What the exercise asks:
Report all lines holding "None".

Collected data:

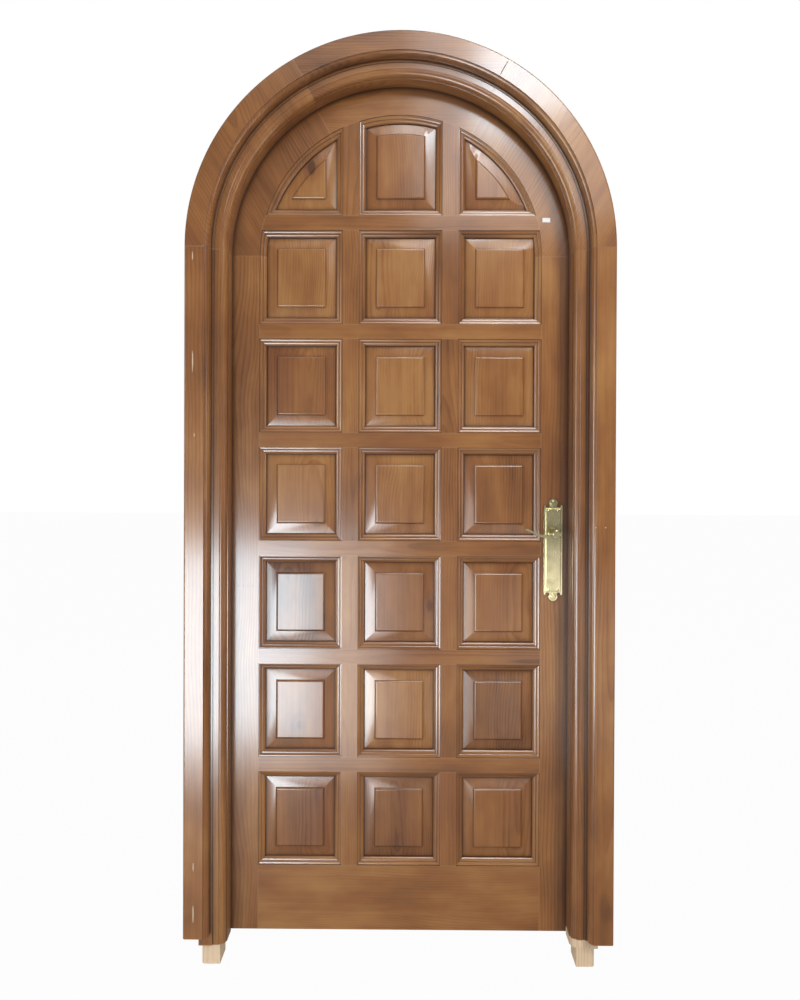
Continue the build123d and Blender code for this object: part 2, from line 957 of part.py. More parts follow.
# The hook hangs from the bolt's tail behind the follower's lug, so that pressing the
# lever draws the bolt back; the lug's inner edge sets how near the hook can stand.
hook_foot = follower_radius + bolt_clearance
lug_edge_radius = (hook_foot - lug_width / 2 * sin(radians(lug_angle))) / cos(
    radians(lug_angle)
)
hook_face = spindle_x + lug_edge_radius * sin(radians(lug_angle))
hook_face = hook_face - lug_width / 2 * cos(radians(lug_angle)) - hook_gap
bolt_inner = leaf_radius - bolt_head_length
tail_z = (bolt_z + bolt_height / 2 - bolt_clearance - tail_height * 2, 0)
tail_low = max(spindle_z + lug_radius + 1.5, bolt_z - bolt_height / 2)
with BuildPart() as latch_bolt:
    with BuildSketch(Plane.XY.offset(bolt_z - bolt_height / 2)):
        with BuildLine():
            Polyline(
                (bolt_inner, bolt_y[0]),
                (leaf_radius, bolt_y[0]),
                (leaf_radius + bolt_throw, bolt_y[1] - bolt_thickness / 4),
                (leaf_radius + bolt_throw, bolt_y[1]),
                (bolt_inner, bolt_y[1]),
                close=True,
            )
        make_face()
    extrude(amount=bolt_height)
    block(
        (hook_face - hook_thickness, bolt_inner),
        about(mid_thickness, tail_thickness),
        (tail_low, tail_low + tail_height),
    )
    block(
        (hook_face - hook_thickness, hook_face),
        about(mid_thickness, tail_thickness),
        (spindle_z + hook_foot, tail_low + tail_height),
    )
save(latch_bolt.part, "latch_bolt")

with BuildPart() as lock_stile:
    add(stile(1))
    block((forend_back, leaf_radius), forend_y, forend_z, mode=Mode.SUBTRACT)
    block(
        (case_x[0] - case_fit, forend_back),
        (case_y[0] - case_fit, case_y[1] + case_fit),
        (case_z[0] - case_fit, case_z[1] + case_fit),
        mode=Mode.SUBTRACT,
    )
    with BuildSketch(spindle_plane.offset(-leaf_thickness)):
        Circle(spindle_bore_radius)
    extrude(amount=leaf_thickness, mode=Mode.SUBTRACT)
save(lock_stile.part, "lock_stile")

strike_y = about(mid_thickness, strike_width)
strike_z = about(bolt_z, strike_length)
strike_hole_y = about(mid_thickness, bolt_thickness + 2 * strike_clearance)
strike_hole_z = about(bolt_z, bolt_height + 2 * strike_clearance)
strike_back = rebate_radius + strike_thickness
with BuildPart() as strike_plate:
    block((rebate_radius, strike_back), strike_y, strike_z)
    block(
        (rebate_radius, strike_back), strike_hole_y, strike_hole_z, mode=Mode.SUBTRACT
    )
save(strike_plate.part, "strike_plate")

with BuildPart() as lock_jamb:
    add(jamb_with_horn(1))
    block((rebate_radius, strike_back), strike_y, strike_z, mode=Mode.SUBTRACT)
    block(
        (strike_back, strike_back + strike_pocket_depth),
        strike_hole_y,
        strike_hole_z,
        mode=Mode.SUBTRACT,
    )
save(lock_jamb.part, "lock_jamb")


# Handles: a lobed plate and a lever on each face, joined by the spindle
def handle_plane(y, outward):
    """Plane on a face of the leaf at the spindle, facing out; its y is up."""
    return Plane((spindle_x, y, spindle_z), x_dir=(-outward, 0, 0), z_dir=(0, outward, 0))


def plate_outline(inset=0.0):
    """Back plate in elevation: a lobe and two ears at each end, with notches between."""
    ear_y = plate_length / 2 - 2 * lobe_radius + ear_radius + 1.5
    half_body = ear_y - ear_radius / 2
    with Locations((0, -plate_drop)):
        Rectangle(plate_width - 2 * inset, 2 * (half_body - inset))
    for end in (-1, 1):
        with Locations((0, end * (plate_length / 2 - lobe_radius) - plate_drop)):
            Circle(lobe_radius - inset)
        for side in (-1, 1):
            ear_x = side * (plate_width / 2 - ear_radius)
            if inset:
                continue
            with Locations((ear_x, end * ear_y - plate_drop)):
                Circle(ear_radius)
            notch_x = side * (lobe_radius + notch_radius) * 0.86
            with Locations((notch_x, end * (ear_y + notch_radius / 3) - plate_drop)):
                Circle(notch_radius, mode=Mode.SUBTRACT)


def back_plate(y, outward):
    """Back plate with a raised middle and the rose that carries the lever's neck."""
    with BuildPart() as plate:
        with BuildSketch(handle_plane(y, outward)):
            plate_outline()
        extrude(amount=plate_base)
        with BuildSketch(handle_plane(y + outward * plate_base, outward)):
            plate_outline(plate_border)
        extrude(amount=plate_rise, taper=30)
        rose_foot = y + outward * (plate_base + plate_rise)
        with BuildSketch(handle_plane(rose_foot, outward)):
            Circle(rose_radius)
        extrude(amount=rose_height, taper=12)
        with BuildSketch(handle_plane(y, outward)):
            Circle(neck_radius + neck_clearance)
        extrude(amount=plate_base + plate_rise + rose_height, mode=Mode.SUBTRACT)
    return plate.part


def lever_outline(outward):
    """Blade of the lever in elevation: a thin wave that dips by the hub and lifts to its tip.

    The blade runs towards the hinge side, which is the sketch's left seen from the front.
    """
    run = 1 if outward > 0 else -1
    half = lever_blade / 2
    path = ((0.0, 0.0), (lever_dip_at, -lever_dip), (0.72, 2.0), (1.0, lever_tip_rise))
    top = [(run * share * lever_reach, rise + half) for share, rise in path]
    foot = [(run * share * lever_reach, rise - half) for share, rise in path]
    tip = (run * (lever_reach + half), lever_tip_rise)
    with BuildLine() as outline:
        Spline(*top)
        ThreePointArc(top[-1], tip, foot[-1])
        Spline(*foot)
        Line(foot[0], top[0])
    make_face(outline.edges())


def lever(y, outward):
    """A lever: neck through the plate's rose, hub, blade, and the socket for the spindle."""
    blade_foot = y + outward * (lever_projection - lever_depth)
    with BuildPart() as blade:
        with BuildSketch(handle_plane(blade_foot, outward)):
            lever_outline(outward)
        extrude(amount=lever_depth)
    with BuildPart() as hub:
        with BuildSketch(handle_plane(blade_foot, outward)):
            Circle(lever_hub_radius)
        extrude(amount=lever_depth)
        fillet(hub.edges(), hub_edge)
    with BuildPart() as handle:
        add(blade.part)
        add(hub.part)
        with BuildSketch(handle_plane(y, outward)):
            Circle(neck_radius)
        extrude(amount=lever_projection - lever_depth / 2)
        with BuildSketch(handle_plane(y, outward)):
            Rectangle(spindle_side + spindle_fit, spindle_side + spindle_fit)
        extrude(amount=socket_depth, mode=Mode.SUBTRACT)
    return handle.part


save(back_plate(0, -1), "plate_front")
save(back_plate(leaf_thickness, 1), "plate_back")
save(lever(0, -1), "lever_front")
save(lever(leaf_thickness, 1), "lever_back")

with BuildPart() as spindle:
    with BuildSketch(spindle_plane.offset(-leaf_thickness - socket_depth + 1)):
        Rectangle(spindle_side, spindle_side)
    extrude(amount=leaf_thickness + 2 * (socket_depth - 1))
save(spindle.part, "spindle")
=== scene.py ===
import json
import math
import random

import bmesh
import bpy
from mathutils import Matrix, Vector


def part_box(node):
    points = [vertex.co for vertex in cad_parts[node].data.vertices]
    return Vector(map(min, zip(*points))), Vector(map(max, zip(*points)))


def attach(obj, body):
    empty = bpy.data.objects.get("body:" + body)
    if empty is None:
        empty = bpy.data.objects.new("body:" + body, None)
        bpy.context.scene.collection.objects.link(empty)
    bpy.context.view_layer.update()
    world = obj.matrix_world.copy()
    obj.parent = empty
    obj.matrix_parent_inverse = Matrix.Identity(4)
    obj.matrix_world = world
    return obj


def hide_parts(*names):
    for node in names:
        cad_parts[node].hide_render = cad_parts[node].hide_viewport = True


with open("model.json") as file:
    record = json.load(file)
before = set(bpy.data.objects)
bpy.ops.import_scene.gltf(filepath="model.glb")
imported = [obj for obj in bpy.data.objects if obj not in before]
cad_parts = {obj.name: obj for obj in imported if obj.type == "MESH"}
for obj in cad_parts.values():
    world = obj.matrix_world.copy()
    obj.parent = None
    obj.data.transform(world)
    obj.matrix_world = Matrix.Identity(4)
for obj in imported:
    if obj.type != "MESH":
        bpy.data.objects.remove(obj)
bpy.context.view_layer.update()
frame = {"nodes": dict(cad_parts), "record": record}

bl_info = {
    "name": "Arched Pine Door",
    "version": (1, 0, 0),
    "blender": (4, 5, 0),
    "location": "View3D > Sidebar > Door",
    "description": "Dresses an arched pine door and its frame with timber, brass and steel",
    "category": "Object",
}

# Heights and faces read from the model
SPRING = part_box("hinge_stile")[1].z
LEAF_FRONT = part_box("bottom_rail")[0].y
LEG_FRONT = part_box("architrave_left")[0].y
RIGHT_LEG_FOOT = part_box("architrave_right")[0].z
ROW_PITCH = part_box("cross_rail_2")[0].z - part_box("cross_rail_1")[0].z
FIRST_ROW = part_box("bottom_rail")[1].z

# Where the raw timber of the horns ends
RAW_TOP_LEFT = 0.0455
RAW_TOP_RIGHT = RIGHT_LEG_FOOT - 0.002
RAW_FADE_RIGHT = 0.012

# Muntins: rows, and how far one reaches below its row into the rail
MUNTIN_ROWS = 7
MUNTIN_TONGUE = 0.017
MUNTIN_SLACK = 0.0675

# Screws: from a plate's ends, from its middle and into its face
PLATE_SCREW_END = 0.0270
PLATE_SCREW_SIDE = 0.0105
PLATE_SCREW_FACE = 0.0050
LOCK_SCREW_END = 0.013
LOCK_SCREW_FACE = 0.0009
LOCK_SCREW_RADIUS = 0.0034
LOCK_SCREW_HEIGHT = 0.0012

# Marks: how far they stand out, and the middle of the architrave's flat round the arch
MARK_STANDOFF = 0.00006
MARK_THICKNESS = 0.00012
ARCH_FLAT_RADIUS = 0.4715

# Direction of each board's grain, in degrees from upright, seen from the front
UPRIGHT = 0.0
LEVEL = 90.0
LEFT_SEGMENT = -30.0
RIGHT_SEGMENT = 30.0

LEAF_BOARDS = {
    "hinge_stile": UPRIGHT,
    "lock_stile": UPRIGHT,
    "muntins_left": UPRIGHT,
    "muntins_right": UPRIGHT,
    "bottom_rail": LEVEL,
    "head_left": LEFT_SEGMENT,
    "head_crown": LEVEL,
    "head_right": RIGHT_SEGMENT,
    **{f"cross_rail_{rail}": LEVEL for rail in range(1, 7)},
}
PANEL_NODES = [
    f"panel_row{row}_{column}"
    for row in range(1, 8)
    for column in ("left", "centre", "right")
]
FRAME_BOARDS = {
    "arch_jamb_left": LEFT_SEGMENT,
    "arch_jamb_crown": LEVEL,
    "arch_jamb_right": RIGHT_SEGMENT,
    "architrave_left": UPRIGHT,
    "architrave_right": UPRIGHT,
    "architrave_arch_left": LEFT_SEGMENT,
    "architrave_arch_crown": LEVEL,
    "architrave_arch_right": RIGHT_SEGMENT,
}
JAMB_NODES = ("hinge_jamb", "lock_jamb")
HINGE_NODES = (
    "hinge_frame_leaves",
    "hinge_door_leaves",
    "hinge_pins",
    "frame_screws",
    "leaf_screws",
)
LOCK_NODES = ("lock_case", "forend", "lock_follower", "spindle", "latch_bolt", "strike_plate")
HANDLE_NODES = ("plate_front", "plate_back", "lever_front", "lever_back")

# Broader flats than this meet in a sharp mitre
MITRED_BREADTH = 0.006


def body_of_node(node):
    """Name of the body that a node of the model rides on."""
    for body, members in frame["record"]["behaviour"]["bodies"].items():
        if node in members:
            return body
    raise KeyError(node)


def slot_of_node(node):
    """Material slot that the record gives a node."""
    for entry in frame["record"]["subparts"]:
        if entry["node"] == node:
            return entry["material_slot"]
    raise KeyError(node)


# Settings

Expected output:
    if empty is None:
        empty = bpy.data.objects.new("body:" + body, None)
    obj.parent = None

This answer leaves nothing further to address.